Honestly if i were related to her i'd advise her not to commit emotional suicide by marrying you.
this is the last time i'll respond to some of the very silly posts av been seein ie @ osisi and davidylan;
from day one of the relationship av always done a lot for her, i change her wardrobe @ least twice a year, i bought her 2 phones last year, i practically sponsored her final semester in school and yet we finished school together. i've always been blessed financially and i see no big deal in doin stuff for my girlfriend so pls dont insult me, i've been the man i ought to be through out and i'm not bragging its just the plain truth.
whats wrong with a woman trying to show some appreciation for the things her man does for her by doin a little in return? its not like she doesnt work
the old her is there, it just got tired of giving and giving without getting anything back. You enjoyed her being all over you and you got complacent, thinking she'd see the sun rise off your head for life.
You've simply talked about you, you, you and you.

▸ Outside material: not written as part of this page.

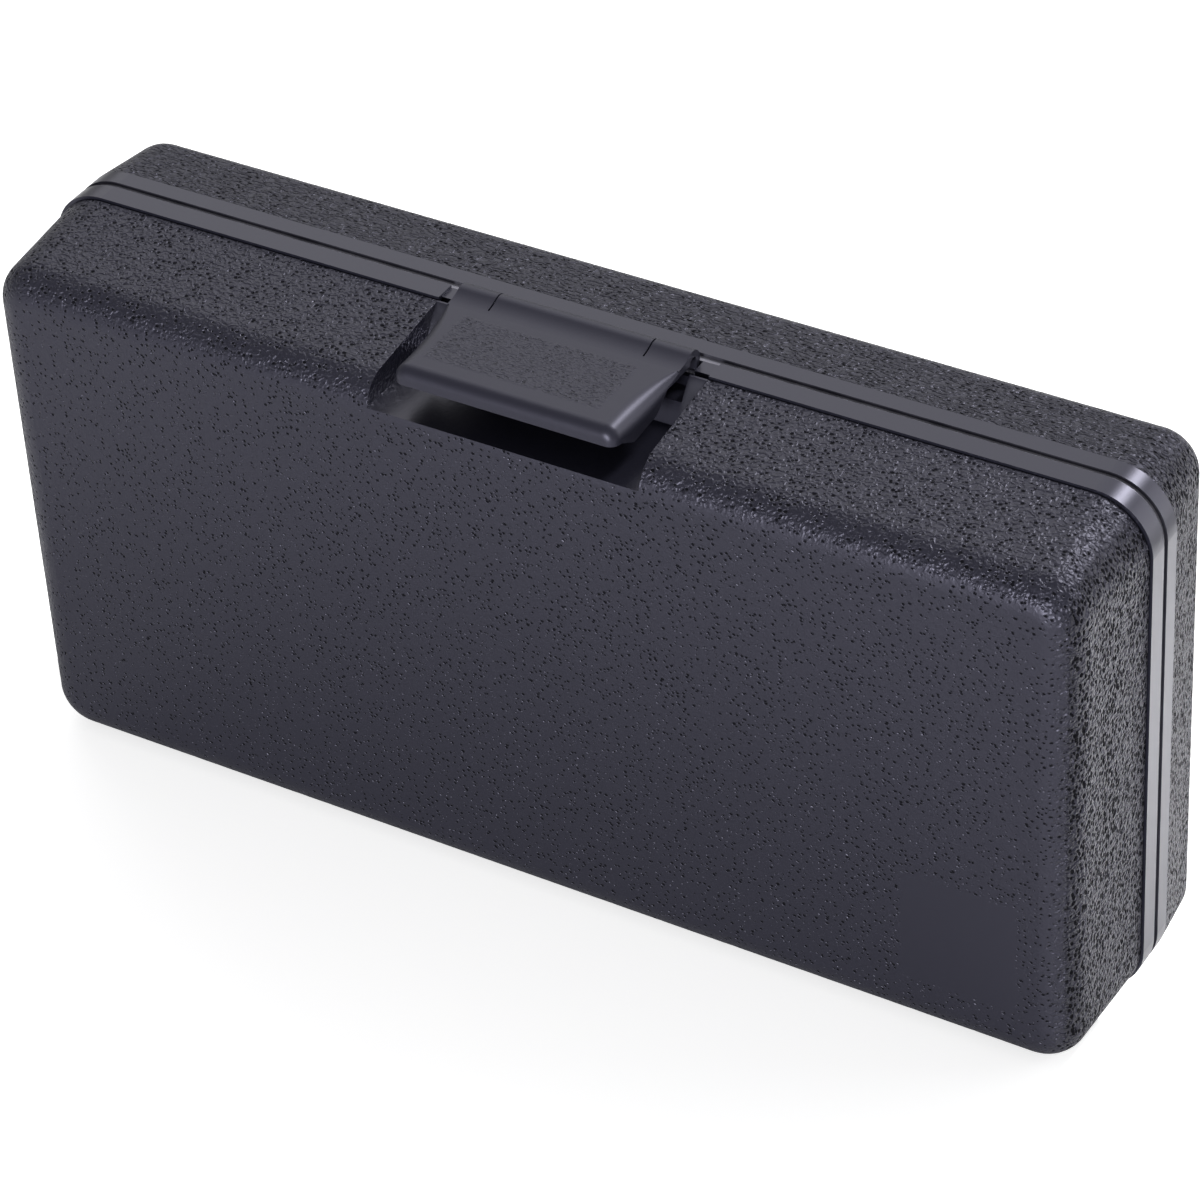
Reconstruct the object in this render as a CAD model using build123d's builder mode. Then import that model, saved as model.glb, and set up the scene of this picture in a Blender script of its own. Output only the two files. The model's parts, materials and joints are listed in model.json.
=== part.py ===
"""Small blow-moulded tool case, standing on its hinge side.

The deep base half faces the front (-Y) and carries the latch recess. The shallow lid half swings
backward about the hinge pins near the floor. The latch turns on a pin that the lid carries.
Millimetres, +X along the length, +Z up, origin at the middle of the bottom.
"""

import os
from math import cos, radians, sin, tan

from build123d import *

# Overall case, measured over the smooth bands at the parting line
case_length = 240.0
case_height = 117.0
base_depth = 31.3
lid_depth = 24.4
corner_radius = 11.8

# Smooth bands and the groove between them
base_band_width = 4.6
lid_band_width = 3.9
groove_width = 1.5
groove_depth = 0.7
band_step = 0.5
seam_width = 0.3
seam_depth = 0.5

# How far each skin draws in from its band to its end face
base_top_draft = 4.0
base_side_draft = 2.6
lid_top_draft = 2.5
lid_side_draft = 3.3
base_edge_radius = 7.0
lid_edge_radius = 6.0
base_end_corner_radius = 8.0
lid_end_corner_radius = 7.0

# Double walls
wall = 2.0
bottom_block = 9.5
bottom_block_depth = 11.0

# Tool pockets in the base, and their shallower echoes in the lid
pocket_margin = 9.0
pocket_bottom = 14.0
tray_height = 27.0
pocket_gap = 9.0
tool_pocket_length = 142.0
base_pocket_depth = 24.0
base_tray_depth = 19.0
lid_pocket_depth = 16.0
lid_tray_depth = 12.0
pocket_corner_radius = 6.0
pocket_draft = 3.0
pocket_floor_radius = 2.5
pocket_lip_radius = 1.2
pocket_head_room = 15.0

# Hinge at the bottom of the parting plane
hinge_height = 3.2
hinge_barrel_radius = 3.2
hinge_pin_radius = 1.0
hinge_pin_clearance = 0.05
hinge_turn_clearance = 0.4
hinge_knuckle_length = 10.0
hinge_knuckle_gap = 0.4
hinge_end_distance = 50.0
hinge_bevel_angle = 56.0
hinge_pin_inset = 0.5

# Latch recess in the top of the base
recess_half_width = 29.5
recess_depth = 8.9
recess_slope_bottom = 10.4
recess_slope_angle = 40.0
catch_strip_width = 3.4
catch_strip_drop = 0.6
catch_slot_width = 1.2
catch_slot_depth = 1.6
catch_gap_depth = 2.2

# Latch
latch_half_width = 25.2
latch_front_half_width = 24.1
latch_pivot_forward = 2.8
latch_pivot_rise = 0.5
latch_roll_radius = 2.6
latch_roll_end = 8.5
latch_roll_opening = 2.4
latch_wall = 1.4
latch_plate_back_rise = 1.4
latch_plate_front_rise = 1.0
latch_blend_angle = 25.0
latch_blend_reach = 5.25
latch_reach = 29.8
latch_lip_height = 3.7
latch_lip_foot = 2.2
latch_lip_radius = 2.3
latch_least_shoulder = 0.6
latch_skirt_start = 12.0
latch_skirt_start_height = 1.3
latch_skirt_back = 16.0
latch_skirt_height = 4.7
latch_skirt_deepest = 23.5
latch_skirt_deepest_height = 5.9
latch_slit_width = 0.35
latch_slit_reach = 6.8
latch_clearance = 0.3
latch_curl_angle = 60.0
latch_pin_radius = 0.75
latch_pin_clearance = 0.05
latch_pin_bury = 5.0
snap_rib_thickness = 1.0
snap_rib_bite = 1.1
snap_rib_inset = 1.0
lug_nose_radius = 1.6
lug_arm_thickness = 2.6
lug_web_thickness = 1.4
lug_root_depth = 6.0
lug_side_clearance = 0.4

# Share of the plate's length, from its back to its lip, and the shoulder radius there
latch_shoulders = [(0.0, 0.5), (0.15, 1.9), (0.42, 3.2), (0.75, 3.4), (1.0, 2.6)]

# Places worked out from the sizes above
parting = (base_depth - lid_depth) / 2
front_face = parting - base_depth
back_face = parting + lid_depth
half_length = case_length / 2
pivot_y = parting - latch_pivot_forward
pivot_z = case_height + latch_pivot_rise
hinge_hole_radius = hinge_pin_radius + hinge_pin_clearance
hinge_clear_radius = hinge_barrel_radius + hinge_turn_clearance
knuckle_step = hinge_knuckle_length + hinge_knuckle_gap
hinge_group_length = 3 * hinge_knuckle_length + 2 * hinge_knuckle_gap
middle_half_width = latch_half_width - latch_roll_end
lug_half_width = middle_half_width - lug_side_clearance
recess_floor_height = case_height - recess_depth
strip_front = parting - catch_strip_width
slope_top_y = strip_front - catch_slot_width
slope_bottom_y = parting - recess_slope_bottom
catch_height = pivot_z - latch_roll_radius - latch_clearance
gap_floor = catch_height - catch_gap_depth
arm_bottom = catch_height - lug_arm_thickness
lug_arm_reach = latch_pivot_forward + lug_nose_radius
roll_front = pivot_y - latch_roll_radius
plate_back_y = pivot_y - latch_blend_reach
plate_back_z = pivot_z + latch_plate_back_rise
plate_front_y = parting - latch_reach
plate_front_z = pivot_z + latch_plate_front_rise
plate_length = plate_back_y - plate_front_y
lip_bottom_z = plate_front_z - latch_lip_height
skirt_start_z = plate_front_z - latch_skirt_start_height
skirt_z = plate_front_z - latch_skirt_height
skirt_deepest_z = plate_front_z - latch_skirt_deepest_height
plate_depth_z = skirt_deepest_z - latch_lip_foot
roll_inner_radius = latch_roll_radius - latch_wall
blend_start = (
    pivot_y - latch_roll_radius * sin(radians(latch_blend_angle)),
    pivot_z + latch_roll_radius * cos(radians(latch_blend_angle)),
)
blend_tangent = (-cos(radians(latch_blend_angle)), -sin(radians(latch_blend_angle)))
curl_edge = (
    pivot_y + 2 * latch_roll_radius * cos(radians(latch_curl_angle)),
    pivot_z + 2 * latch_roll_radius * sin(radians(latch_curl_angle)),
)
knuckle_inner = middle_half_width + latch_slit_width
knuckle_outer = latch_half_width - latch_roll_opening
latch_pin_half_length = middle_half_width + latch_pin_bury
snap_rib_length = knuckle_outer - knuckle_inner - 2 * snap_rib_inset
snap_rib_middle = (knuckle_inner + knuckle_outer) / 2
snap_rib_height = pivot_z - catch_height + snap_rib_bite - latch_roll_radius / 2
slit_front = parting - latch_slit_reach
hinge_pin_length = hinge_group_length - 2 * hinge_pin_inset
notch_half_width = latch_half_width + 2 * latch_clearance
sky = case_height + 2 * latch_reach
hinge_group_centers = {
    "left": hinge_end_distance - half_length,
    "right": half_length - hinge_end_distance,
}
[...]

Have you bothered to ask what you give her in return?
@4PLAY u seem to be one of the few mature respondents
as 4 the others that cant stop showing their obvious immaturity i'll explain it further;
she used to put some effort b4 and now she doesnt, its like shes just participating in the relationship whereas b4 she was the one who practically was always putting 80% of the effort. i guess now its a case of "sebi we've settled down so why stress myself?"